We’re separated from the action by a single row of concrete blocks and a chicken wire fence. In the car park is a street light with an unpadded concrete base, which the cars and trucks regularly slew around.
“Could you could imagine doing this in Australia, drifting cars and so forth,” laughs Herrod. “A Current Affair would be out there doing a story about it!
“It’s just a great place,” he enthuses. “It’s a happening place, it’s a really good joint. It is the best of the best. The best time to be here is early in the morning before the crowds arrive and just walk around because there is some really good stuff in here. Really good.
“I love it, I thrive on it. I have been a mechanic for 42 years and I have been coming here for 10 years. I remember the first time almost running from stand to stand picking stuff up for my business.”
What’s really important to understand about SEMA is it’s a trade show – so that means it’s not actually open to the public. Yep, the punters are allowed out on the forecourt to peruse hot metal and go for hot rides in Fords, BMW M cars, Chev Corvettes and gosh knows what else, but if you don’t have the right pass then the security guards make sure you’re not getting inside.
That’s handy actually, because it’s so crowded inside it would be Bangkok gridlock if it was open slather.
While the big guys like Ford Performance, Chevrolet and Fiat Chrysler’s Mopar division have sizeable stands, clustered around them – like villages around castles -- are thousands of smaller displays showing off every conceivable performance item you could imagine, lots of them with four-wheeled eye candy centre-stage to draw in browsers.
Western Australian supercharger manufacturer Sprintex is one of around a dozen Aussie companies that has taken up space in 2016 and chief operating officer Tyrone Jones says it’s been absolutely critical to the company’s progress into the US market.
“This is our ninth year coming to SEMA,” he said. “It has benefitted us hugely, particularly in the last three years from a brand standpoint. Before that we were small and insignificant. It is really important to get the right booth and the right products on the booth.
“In the last two years partly through SEMA and partly through our own sales team we have gone from 14 dealers in the USA to 340 dealers. Year on year we went through a 40 per cent (volume) growth in 2014, a 75 per cent growth last year and we are looking at – in the aftermarket – another 70-75 per cent growth again this year.”

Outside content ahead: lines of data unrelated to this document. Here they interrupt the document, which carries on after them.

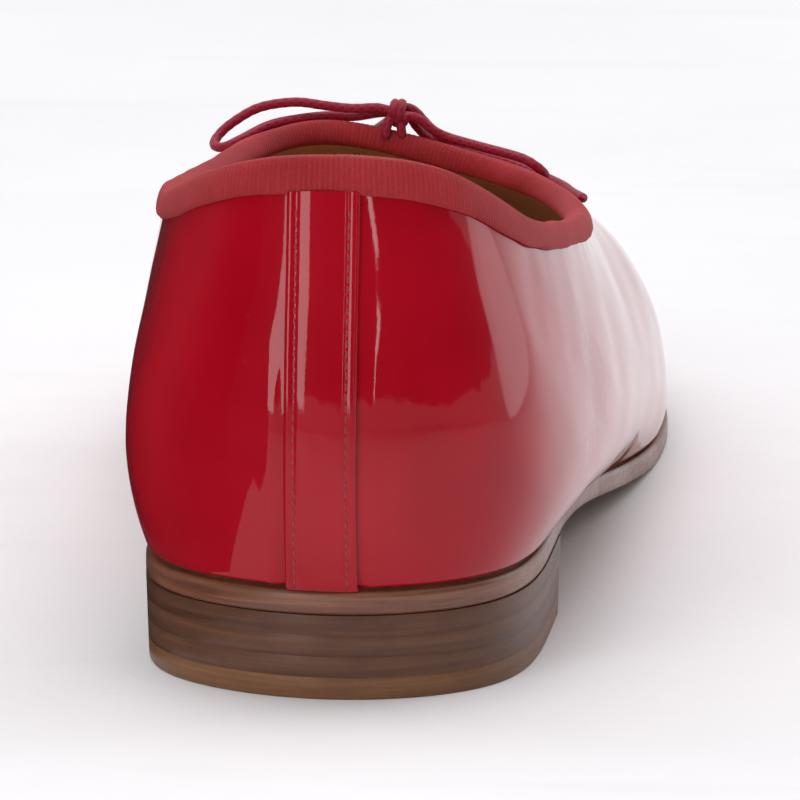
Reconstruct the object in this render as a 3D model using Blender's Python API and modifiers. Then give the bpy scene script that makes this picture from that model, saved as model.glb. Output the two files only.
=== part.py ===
"""Ballet flat for the right foot, standing empty on its sole.

The shoe points along +Y with its outer (lateral) side at +X, and the floor is z = 0. The pieces are built
in the frame of the last, whose y runs from the heel back to the toe tip, and an empty then carries them so
that the origin lies under the middle of the heel. All lengths are in metres.
"""
import math
from collections import namedtuple

import bmesh
import bpy
import numpy as np

# Driving sizes of the sole and heel
LENGTH = 0.250          # outsole, heel back to toe tip
BALL_WIDTH = 0.083      # outsole across the ball
WAIST_WIDTH = 0.058     # outsole across the waist
HEEL_WIDTH = 0.058      # outsole across the heel seat
OUTSOLE = 0.0034        # thickness of the leather outsole
LIFT_COUNT = 3
LIFT = 0.0030           # pitch of the leather lifts of the heel
TOP_PIECE = 0.0032      # pitch of the wearing layer under the lifts
HEEL_LENGTH = 0.054     # heel back to the breast
BREAST_HOLLOW = 0.003   # how far the breast is cut in
HEEL_TAPER = 0.0004     # how much smaller the heel is at the floor, all round
TOE_SPRING = 0.007      # the tread's height at the toe tip
TREAD_START = 0.63      # the forefoot's flat spot, as shares of the length
TREAD_END = 0.71

# Driving sizes of the upper
BACK_RISE = 0.0604      # heel seat to the leather edge at the heel back
SIDE_RISE = 0.0402      # sole to the edge at its lowest, beside the waist
INSTEP_RISE = 0.0476    # sole to the edge at its highest, at the throat
OPENING_WIDTH = 0.060
OPENING_LENGTH = 0.165  # heel back to the edge at the throat
WALL = 0.0020           # leather and lining together
SOLE_MARGIN = 0.0004    # how far the outsole stands out past the upper

# Driving sizes of the trim and the insole
BINDING_DROP = 0.0049   # how far the binding reaches down outside, at the heel back
BINDING_INSIDE = 0.0036
BINDING = 0.0008        # thickness of the binding
STRIP_WIDTH = 0.0103    # back strip
STRIP = 0.0008
STRIP_SHIFT = -0.0018   # the strip lies a little to the inner side of the heel's middle
INSOLE = 0.0025
CORD = 0.0015           # diameter of the bow's cord
KNOT = 0.0044           # width of the bow's knot
GAP = 0.0003            # left between neighbours

# Fineness of the faceted surfaces
COLUMNS = 88            # sections round the upper
LEVELS = 11             # points up each section
SOLE_ACROSS = 4         # strips across the outsole and insole
STRIP_ACROSS = 7        # points across the back strip
HEEL_ROUND = 41         # points round the heel, from breast corner to breast corner
BREAST_POINTS = 7       # points along the heel's hollow breast
KNOT_MERIDIANS = 14
KNOT_PARALLELS = 9
CORD_STEPS = 24         # steps between two of the cord's route points
SEARCH_STEPS = 60       # steps in looking for a level under the edge
BREAST_SEARCH = 4001    # points tried in looking for the breast's corners
SHARP_ANGLE = math.radians(40)
ROOF_ANGLES = (35, 90, 145)  # where the binding bends over the edge, in degrees

HEEL_STACK = LIFT_COUNT * LIFT + TOP_PIECE
ORIGIN_Y = HEEL_LENGTH / 2

RED = (0.42, 0.006, 0.014)
BINDING_RED = (0.33, 0.030, 0.040)
CORD_RED = (0.26, 0.008, 0.022)
TAN = (0.33, 0.19, 0.095)
SOLE_BROWN = (0.125, 0.055, 0.032)
TOP_PIECE_BROWN = (0.21, 0.105, 0.050)

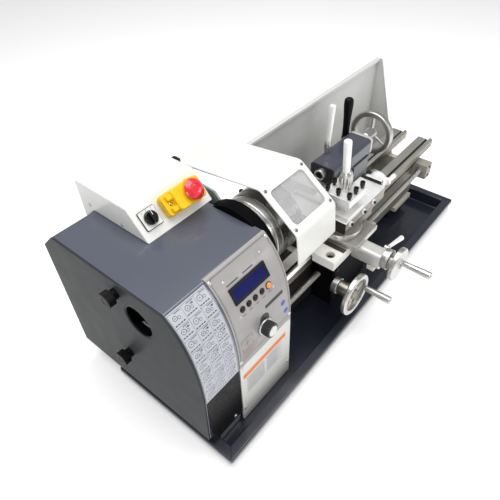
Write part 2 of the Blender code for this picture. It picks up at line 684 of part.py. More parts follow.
def saddle():
    bridge = box(BRIDGE_X, SADDLE_Y, (SADDLE_BOTTOM, SADDLE_TOP))
    top = (SADDLE_BOTTOM, SADDLE_TOP)
    front = box(SADDLE_X, (SADDLE_Y[0], -47.0), top)
    front_lip = box(SADDLE_X, (SADDLE_Y[0], -64.0), (160.0, SADDLE_TOP))
    rear = box(SADDLE_X, (22.5, SADDLE_Y[1]), top)
    rear_lip = box(SADDLE_X, (45.0, SADDLE_Y[1]), (150.0, SADDLE_TOP))
    way = box((385.0, 437.0), SADDLE_Y, (SADDLE_TOP - 1, CROSS_SLIDE_Z[0] - GAP))
    join(bridge, front, front_lip, rear, rear_lip, way)
    cut(bridge, rod((354.6, -94.2, 155.0), (354.6, -94.2, 185.0), 8.0))
    part("saddle", bridge, CREAM_PAINT)


def apron():
    """The gear case under the saddle, bored for the leadscrew, with its hand wheel in front."""
    case = box(APRON_X, APRON_Y, APRON_Z)
    cut(case, rod((APRON_X[0] - 5, LEADSCREW_Y, LEADSCREW_Z), (APRON_X[1] + 5, LEADSCREW_Y, LEADSCREW_Z),
                  LEADSCREW_RADIUS + GAP))
    part("apron", case, BLACK_PAINT)
    axis = (APRON_WHEEL_X, 0, APRON_WHEEL_Z)
    face = GAP - APRON_Y[0]
    rim = ring(APRON_WHEEL_RADIUS, APRON_WHEEL_RADIUS - 8, 151.0, 161.0, axis, "-Y")
    hub = [(0.0, 158.0), (9.0, 158.0), (11.0, 150.0), (13.0, 146.0), (14.0, face + 12), (16.0, face + 12),
           (16.0, face), (0.0, face)]
    join(rim, turned(hub, axis, "-Y", closed=False, steps=20))
    web = ring(APRON_WHEEL_RADIUS - 6, 8.0, 150.0, 154.0, axis, "-Y")
    join(rim, web)
    part("apron_wheel", rim, CHROME)
    handle = [(0.0, 214.0), (6.4, 213.0), (7.4, 209.0), (5.8, 175.0), (5.4, 161.3), (0.0, 161.3)]
    part("apron_handle", turned(handle, (APRON_WHEEL_X + 33, 0, APRON_WHEEL_Z - 8), "-Y", closed=False,
                                steps=SMALL_STEPS), CHROME)


def cross_feed():
    bracket = box((400.0, 431.0), (-171.0, SADDLE_Y[0] - GAP), (150.0, CROSS_SLIDE_Z[0] - 0.5))
    join(bracket, box((401.0, 418.0), (-162.0, -146.0), (140.0, 151.0)))
    part("cross_screw_bracket", bracket, GROUND_STEEL)
    axis = (CROSS_SCREW_X, 0, CROSS_SCREW_Z)
    profile = [(0.0, 206.0), (8.0, 206.0), (9.0, 204.0), (32.0, 204.0), (32.0, 194.0), (9.0, 194.0),
               (9.0, 187.0), (19.5, 186.0), (19.5, 171.3), (0.0, 171.3)]
    part("cross_wheel", turned(profile, axis, "-Y", closed=False), CHROME)
    handle = [(0.0, 258.0), (6.4, 257.0), (7.4, 253.0), (5.2, 219.0), (4.2, 204.3), (0.0, 204.3)]
    part("cross_handle", turned(handle, (432.0, 0, 164.0), "-Y", closed=False, steps=SMALL_STEPS), CHROME)


def feed_lever():
    pivot = (437.0, -165.0, 177.0)
    hub = rod((437.0, -170.0, 177.0), (437.0, -160.0, 177.0), 5.5, origin=pivot)
    arm = rod(pivot, (490.0, -167.8, 164.0), 3.0, 4.8)
    join(hub, arm, ball((493.0, -168.0, 163.2), 5.0))
    part("feed_lever", hub, CHROME)


def cross_slide():
    plate = box(CROSS_SLIDE_X, CROSS_SLIDE_Y, CROSS_SLIDE_Z)
    part("cross_slide", plate, DARK_STEEL)


def compound():
    centre = (SWIVEL_X, SWIVEL_Y, 0.0)
    low = CROSS_SLIDE_Z[1] + GAP + 0.2
    base = turned([(0.0, 207.0), (39.0, 207.0), (40.0, 205.0), (40.0, low), (0.0, low)], centre, "Z",
                  closed=False)
    join(base, box((385.0, 485.0), (-102.0, -50.0), (low + GAP, COMPOUND_SLIDE_Z[0] - GAP)))
    part("compound_base", base, DARK_STEEL)
    slide = box((383.0, 526.5), (-103.0, -47.0), COMPOUND_SLIDE_Z)
    join(slide, box((526.0, 534.0), (-94.0, -56.0), (213.0, 246.0)))
    part("compound_slide", slide, DARK_STEEL)
    axis = (0, COMPOUND_SCREW_Y, COMPOUND_SCREW_Z)
    dial = turned([(0.0, 557.0), (16.0, 557.0), (18.0, 555.0), (18.0, 534.5), (0.0, 534.5)], axis, "X",
                  closed=False)
    crank = box((556.5, 563.0), (-98.0, -68.0), (218.0, 234.0))
    handle = rod((562.0, -91.0, 224.0), (592.0, -91.0, 224.0), 4.0, 5.0)
    join(dial, crank, handle)
    part("compound_wheel", dial, CHROME)


def toolpost():
    x = (SWIVEL_X - TOOLPOST_HALF, SWIVEL_X + TOOLPOST_HALF)
    y = (SWIVEL_Y - TOOLPOST_HALF, SWIVEL_Y + TOOLPOST_HALF)
    centre = (SWIVEL_X, SWIVEL_Y, TOOLPOST_Z[0])
    post = box(x, y, (TOOLPOST_Z[0], 248.0), origin=centre)
    core = box((x[0] + 15, x[1] - 15), (y[0] + 15, y[1] - 15), (247.0, 271.0))
    top = box(x, y, (270.0, TOOLPOST_Z[1]))
    join(post, core, top)
    part("toolpost", post, GROUND_STEEL)
    foot = TOOLPOST_Z[1] + GAP
    profile = [(0.0, 325.0), (7.5, 324.0), (9.5, 321.0), (12.0, 312.0), (12.5, 303.0), (11.0, 292.0),
               (9.5, foot), (0.0, foot)]
    hub = turned(profile, (SWIVEL_X, SWIVEL_Y, 0), "Z", closed=False, steps=20)
    arm = rod((SWIVEL_X - 1, SWIVEL_Y, 312.0), (SWIVEL_X - 9, SWIVEL_Y, 386.0), 6.6, 7.3)
    join(hub, arm)
    part("toolpost_lever", hub, CHROME)


# ---------------------------------------------------------------- tailstock

def tailstock():
    base = box(TAILSTOCK_X, (-46.0, 21.5), (SADDLE_BOTTOM, 196.0))
    foot = box(TAILSTOCK_X, (-46.0, -27.0), (WAY_TOP + 0.4, SADDLE_BOTTOM + 1))
    stem = box((545.0, 575.0), (-20.0, 2.0), (142.0, SADDLE_BOTTOM + 1))
    plate = box((530.0, 590.0), (-38.0, 20.0), (138.0, RAIL_BOTTOM - 0.6))
    join(base, foot, stem, plate)
    part("tailstock_base", base, DARK_STEEL)
    barrel = outline(rounded_rectangle((-27.0, 27.0), (243.0, 281.4), 7.0), "YZ", *BARREL_X)
    column = box((525.0, 592.0), (-30.0, 18.0), (196.3, 250.0))
    cap = outline(rounded_rectangle((-26.0, 26.0), (244.0, 280.6), 6.0), "YZ", BARREL_X[1] - 1, 605.0)
    join(barrel, column, cap)
    cut(barrel, rod((BARREL_X[0] - 3, 0, SPINDLE_Z), (BARREL_X[1], 0, SPINDLE_Z), QUILL_RADIUS + GAP,
                    steps=20))
    cut(barrel, rod((BARREL_X[1] - 3, 0, SPINDLE_Z), (610.0, 0, SPINDLE_Z), 5.0))
    part("tailstock_body", barrel, SLATE_PAINT)


def quill():
    low, high = QUILL_X
    profile = [(QUILL_RADIUS, high), (QUILL_RADIUS, low + 1), (QUILL_RADIUS - 1, low), (7.0, low),
               (5.0, low + 40), (5.0, high)]
    part("quill", turned(profile, (0, 0, SPINDLE_Z), steps=20), CHROME)


def tailstock_wheel():
    low, high = TAIL_WHEEL_X
    inner = TAIL_WHEEL_RADIUS - 12
    rim = ring(TAIL_WHEEL_RADIUS, inner, low, high, (0, 0, SPINDLE_Z))
    hub = rod((605.3, 0, SPINDLE_Z), (high - 2, 0, SPINDLE_Z), 12.0)
    shaft = rod((500.0, 0, SPINDLE_Z), (606.0, 0, SPINDLE_Z), 4.2)
    middle = (low + high) / 2
    join(rim, hub, shaft)
    for turn in (90.0, 210.0, 330.0):
        reach = inner + 4
        tip = (middle, reach * math.cos(math.radians(turn)), SPINDLE_Z + reach * math.sin(math.radians(turn)))
        join(rim, rod((middle, 0, SPINDLE_Z), tip, 3.5, steps=12))
    part("tailstock_wheel", rim, CHROME)


def tailstock_levers():
    top = 281.4 + GAP
    pivot = (LOCK_X, LOCK_Y, top)
    hub = rod(pivot, (LOCK_X, LOCK_Y, 308.0), 7.4, origin=pivot)
    arm = rod((LOCK_X, LOCK_Y, 300.0), (LOCK_X + 7, LOCK_Y, 378.0), 5.6, 6.2)
    join(hub, arm)
    part("quill_lock_lever", hub, CHROME)
    x, z = CLAMP_PIVOT
    pivot = (x, CLAMP_GRIP_Y, z)
    boss = rod((x, 18.4, z), (x, 46.0, z), 9.0, origin=pivot)
    crank = rod((x, CLAMP_GRIP_Y, z), (603.0, CLAMP_GRIP_Y, 244.0), 5.0)
    grip = rod((603.0, CLAMP_GRIP_Y, 240.0), (603.0, CLAMP_GRIP_Y, 350.0), 8.5, 9.8)
    join(boss, crank, grip)
    part("tailstock_clamp_handle", boss, BLACK_PLASTIC)


def build_lathe():
    chip_tray()
    splash_guard()
    risers()
    bed()
    headstock_cover()
    end_cover()
    control_panel()
    headstock_casting()
    spindle()
    belt_drive()
    switch_box()
    slope = box_slope()
    direction_switch(slope)
    emergency_stop(slope)
    chuck()
    chuck_guard()
    guard_bracket()
    leadscrew()
    saddle()
    apron()
    cross_feed()
    feed_lever()
    cross_slide()
    compound()
    toolpost()
    tailstock()
    quill()
    tailstock_wheel()
    tailstock_levers()


build_lathe()
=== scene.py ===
"""Looks of the bench metal lathe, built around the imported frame.

Places are millimetres in lathe coordinates: X from the left end of the headstock, Y from
the spindle axis towards the back, Z up from the bench. The frame gives the origin and each node's
ranges; other numbers are dimensions of the lathe in the same coordinates.
"""

import json
import math

import bmesh
import bpy
from mathutils import Matrix, Vector


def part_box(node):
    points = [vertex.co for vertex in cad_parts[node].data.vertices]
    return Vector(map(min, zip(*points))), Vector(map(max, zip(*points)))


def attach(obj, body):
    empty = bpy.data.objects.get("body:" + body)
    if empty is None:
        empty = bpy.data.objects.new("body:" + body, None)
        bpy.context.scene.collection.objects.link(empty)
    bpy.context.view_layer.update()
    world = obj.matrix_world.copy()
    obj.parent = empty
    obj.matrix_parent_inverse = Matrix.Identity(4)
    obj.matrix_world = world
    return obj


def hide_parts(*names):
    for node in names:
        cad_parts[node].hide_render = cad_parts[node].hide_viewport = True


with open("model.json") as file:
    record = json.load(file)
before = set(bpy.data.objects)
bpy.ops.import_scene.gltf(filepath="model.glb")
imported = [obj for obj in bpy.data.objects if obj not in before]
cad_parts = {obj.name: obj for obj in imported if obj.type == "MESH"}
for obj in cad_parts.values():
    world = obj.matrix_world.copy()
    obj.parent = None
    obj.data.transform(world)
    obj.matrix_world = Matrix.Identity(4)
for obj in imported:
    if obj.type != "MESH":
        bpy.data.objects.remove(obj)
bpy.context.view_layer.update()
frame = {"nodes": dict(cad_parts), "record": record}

MM = 0.001
ROUND = 72
CHUCK_LOW, CHUCK_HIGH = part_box("chuck_body")
ORIGIN = Vector((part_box("end_cover")[0].x, (CHUCK_LOW.y + CHUCK_HIGH.y) / 2, 0.0))
SPINDLE_Z = (CHUCK_LOW.z + CHUCK_HIGH.z) / 2 / MM
TO_WORLD = Matrix.Translation(ORIGIN) @ Matrix.Scale(MM, 4)

# The headstock front is one curve with a straight skirt below it, given as (y, z).
FRONT_CURVE = ((-60.0, 323.3), (-106.0, 284.0), (-113.0, 220.0), (-113.0, 165.0))
FRONT_FOOT = (-113.0, 4.5)

# Dimensions used in more than one place. A drop is measured down the curve of the headstock front.
AXIS = (0.0, 0.0, SPINDLE_Z)
CHUCK_RADIUS = 62.5
PRINT_LIFT = 0.14
BUTTON_DROP = 71.3
KNOB_DROP = 134.0
GUARD_PIVOT = (0.0, 184.5, 323.0)
GUARD_RIDGE, GUARD_BROW = (-15.0, 351.3), (-89.4, 293.7)
SLOPE_FOOT, SLOPE_CREST = (52.7, 323.6), (91.9, 369.8)
STOP_BUTTON_X = 178.0
SWIVEL = (415.0, -75.0)


def reach(node):
    """A node's X, Y and Z ranges in lathe millimetres."""
    low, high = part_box(node)
    return [((low[i] - ORIGIN[i]) / MM, (high[i] - ORIGIN[i]) / MM) for i in range(3)]


def middle(span):
    return (span[0] + span[1]) / 2


def body_of(node):
    for body, nodes in frame["record"]["behaviour"]["bodies"].items():
        if node in nodes:
            return body
    return None


# ---------------------------------------------------------------- materials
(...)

The SEMA show not only acts as an exchange of business cards, contacts and contacts, it’s also a melting pot of cool ideas. In amongst the outrageous hot-rods, the 4x4s and trucks so lifted you can walk under them, the myriad of tuned Mustangs, ridiculous Ferrari-engined Toyotas and – probably – Toyota-engined Ferraris, the latest big thing is just waiting to get out.
“This is where ideas are born, this is where things are first seen. So we go out there and we try to identify trends,” explains Todd Beddick, Senior Manager -- Mopar Accessory and Performance Portfolio at Fiat Chrysler Automobiles.
“One of the big things we first saw coming out here at SEMA was black wheels. It seems simple, but it started here, you started to see those alternate finishes.
“And now they are in most of our portfolios on most of our vehicles and on the Mopar line.”
Beddick is in control of the budget that pays for Mopar’s SEMA show-stoppers. This year it’s brought six vehicles here, headlined by Shakedown, a 1971 Dodge Challenger in ‘Bitchin’ Black’ paint and powered by the updated V8 crate engine Mopar is using SEMA to launch.
The other vehicles vary widely in scope and ambition, from the CJ66 that combines elements of three generations of Jeep’s venerable off-roader – now known as the Wrangler – to a Pacifica people-mover festooned with accessories, albeit pretty much untouched mechanically.
We’ve previously detailed those vehicles here.
My favourite is the van that flips up its sides to become a portable pub. And that’s one of the coolest things about SEMA. It’s happy hour from 4:00pm to 5:00pm, so grab a free beer from a stand or from the helpful SEMA vendors that wander the aisles and have a sip while you drink in the hectares of spectacular sites.
And then it’s easy to realize that, with feet aching and the soles of your shoes worn through, calling SEMA big doesn’t really cut it.
In terms of size, sights and experience, it’s simply massive.